La conseguenza è attualità: in Lombardia è già partita una sperimentazione LabLab che rischia di trasformare le Scuole in agenzie interinali: ai docenti il compito di compilare paginate di profili degli studenti, da interfacciare con le richieste delle aziende. Gli studenti, superando il filtro dei docenti e quindi eludendo ogni intendo pedagogico dell’orientamento, possono fissare individualmente incontri con le aziende, catapultandosi direttamente all’interno del mondo del lavoro.

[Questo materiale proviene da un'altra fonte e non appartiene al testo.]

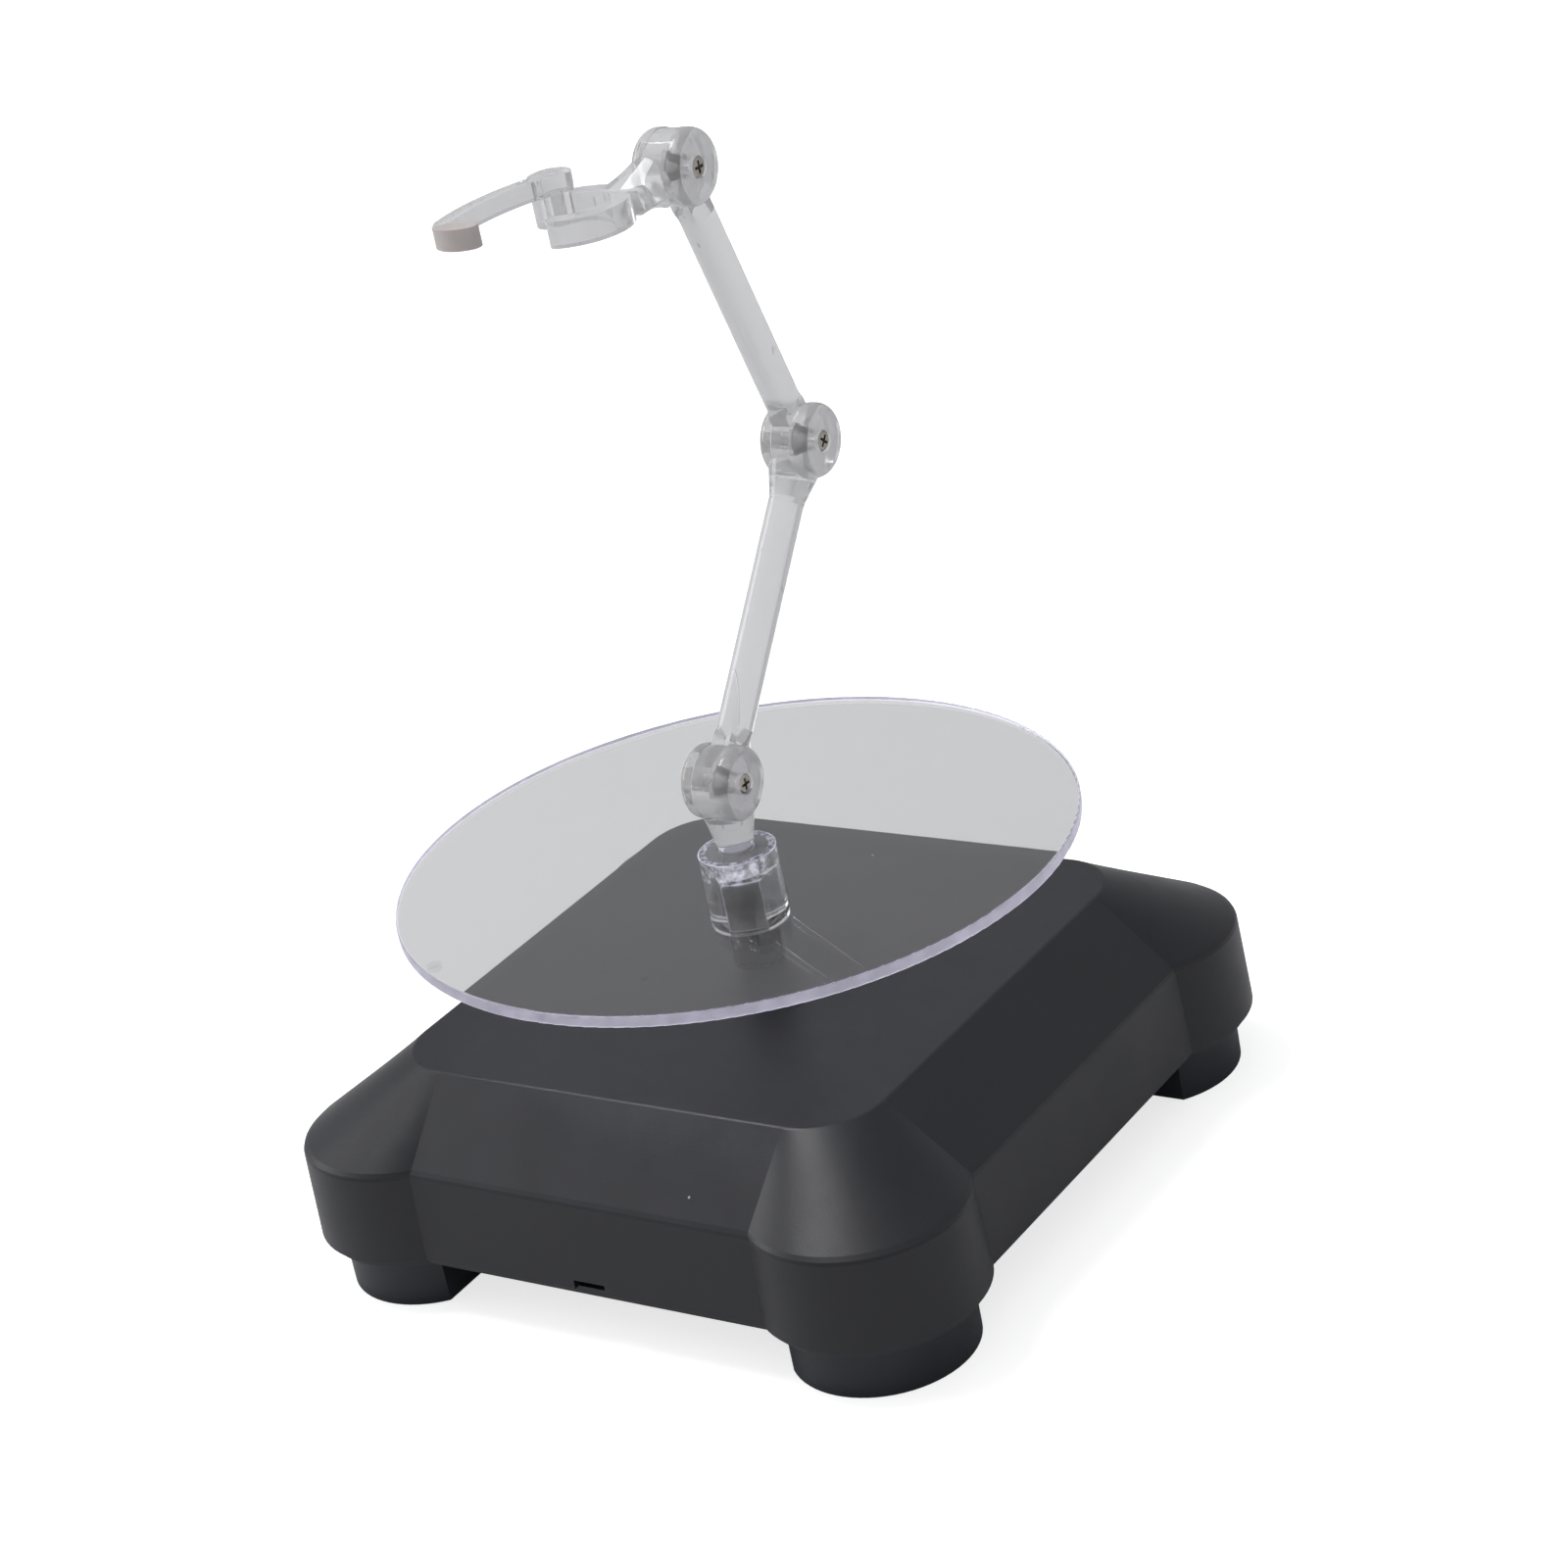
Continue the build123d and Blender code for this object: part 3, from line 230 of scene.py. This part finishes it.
black_abs = moulded_plastic(
    "black_abs", (0.0135, 0.0140, 0.0205, 1.0), (0.055, 0.055, 0.063, 1.0), 0.40, dusty=0.03
)
black_abs_low = moulded_plastic(
    "black_abs_low", (0.016, 0.018, 0.027, 1.0), (0.056, 0.059, 0.072, 1.0), 0.42
)
finish_node("top_shell", black_abs)
for name in ("bottom_cover", "feet", "battery_box", "battery_door"):
    finish_node(name, black_abs_low)

# ------------------------------------------------------------------------- screws
# Cover, gearbox and motor screws: steel with a black zinc finish, brighter where the
# driver has rubbed the head. They cut their own threads in the plastic posts.


def worked_metal(name, colour, worn_colour, roughness, lines, metallic=1.0):
    """A metal with fine tool lines of the given spacing and brighter, rubbed edges."""
    made, tree, output = new_material(name)
    place = own_space(tree)
    wear = use_group(tree, edges, Width=0.00015)
    marks = node(tree, "ShaderNodeTexNoise", {"Vector": place, "Scale": lines, "Detail": 4.0})
    broad = node(tree, "ShaderNodeTexNoise", {"Vector": place, "Scale": lines / 8, "Detail": 2.0})
    stained = tuple(c * 0.72 for c in colour[:3]) + (1.0,)
    body = mix_colours(tree, ramp(tree, broad.outputs["Fac"], 0.35, 0.65), stained, colour)
    body = mix_colours(tree, wear.outputs["Mask"], body, worn_colour)
    shine = ramp(tree, marks.outputs["Fac"], 0.3, 0.7, roughness - 0.06, roughness + 0.08)
    relief = node(
        tree, "ShaderNodeBump", {"Strength": 0.2, "Distance": 0.00002, "Height": marks.outputs["Fac"]}
    )
    surface = node(
        tree,
        "ShaderNodeBsdfPrincipled",
        {
            "Base Color": body,
            "Metallic": metallic,
            "Roughness": shine,
            "Normal": relief.outputs["Normal"],
        },
    )
    tree.links.new(surface.outputs[0], output.inputs["Surface"])
    return made


black_zinc = worked_metal(
    "black_zinc_steel", (0.16, 0.16, 0.17, 1.0), (0.55, 0.54, 0.52, 1.0), 0.38, 3000.0
)
for name in ("cover_screws", "gearbox_screws", "motor_screws"):
    finish_node(name, black_zinc)

# --------------------------------------------------------------- battery contacts
# Two stamped plates and the coil spring that presses the cell: nickel plated spring
# steel, held in grooves of the battery box. The leads are soldered through its walls.
nickel_strip = worked_metal(
    "nickel_plated_strip", (0.66, 0.64, 0.59, 1.0), (0.80, 0.78, 0.73, 1.0), 0.28, 1500.0
)
for name in ("contact_positive", "contact_negative", "battery_spring"):
    finish_node(name, nickel_strip)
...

Si tratta di una vera e propria attività di avviamento al lavoro.

Culturalmente non siamo tanto lontani dall’idea di Scuola tratteggiata dal predecessore di Giuseppe Valditara, ovvero il ministro Patrizio Bianchi, l’ultimo della tormentata XVIII legislatura, che nel suo libello programmatico (La scuola nello specchio, Il Mulino 2020) esaltava -in perfetta consonanza con l’allora Presidente del Consiglio, Mario Draghi- la formazione tecnica e professionale e gli ITS.

Scuola e progresso collettivo: il ruolo della politica

Di fondo c’è l’idea che il nostro Paese dovrebbe avere sia della Scuola sia, di conseguenza, della società: su questo punto, ovvero se la Scuola deve essere una palestra sociale e civile oppure l’anticamera dell’avviamento al lavoro, è necessario fare chiarezza oltre ogni ideologia. Nessuno nega lo stretto legame che deve esserci fra le istituzioni scolastiche e il mondo esterno, ma limitare la formazione degli alunni ai dettami di una cultura neoliberale che vuole nel lavoro (e quindi la produttività) l’obiettivo ultimo della propria realizzazione sociale significa privare il nostro futuro di una visione più ampia della società, in cui il benessere dovrebbe essere per tutti e non per alcuni grazie al sacrificio di molti.

Ecco, la sfida della politica oggi è definire, in una prospettiva democratica, quali cittadini vogliamo avere: e la Scuola in questo deve svolgere un ruolo centrale in una visione di progresso collettivo.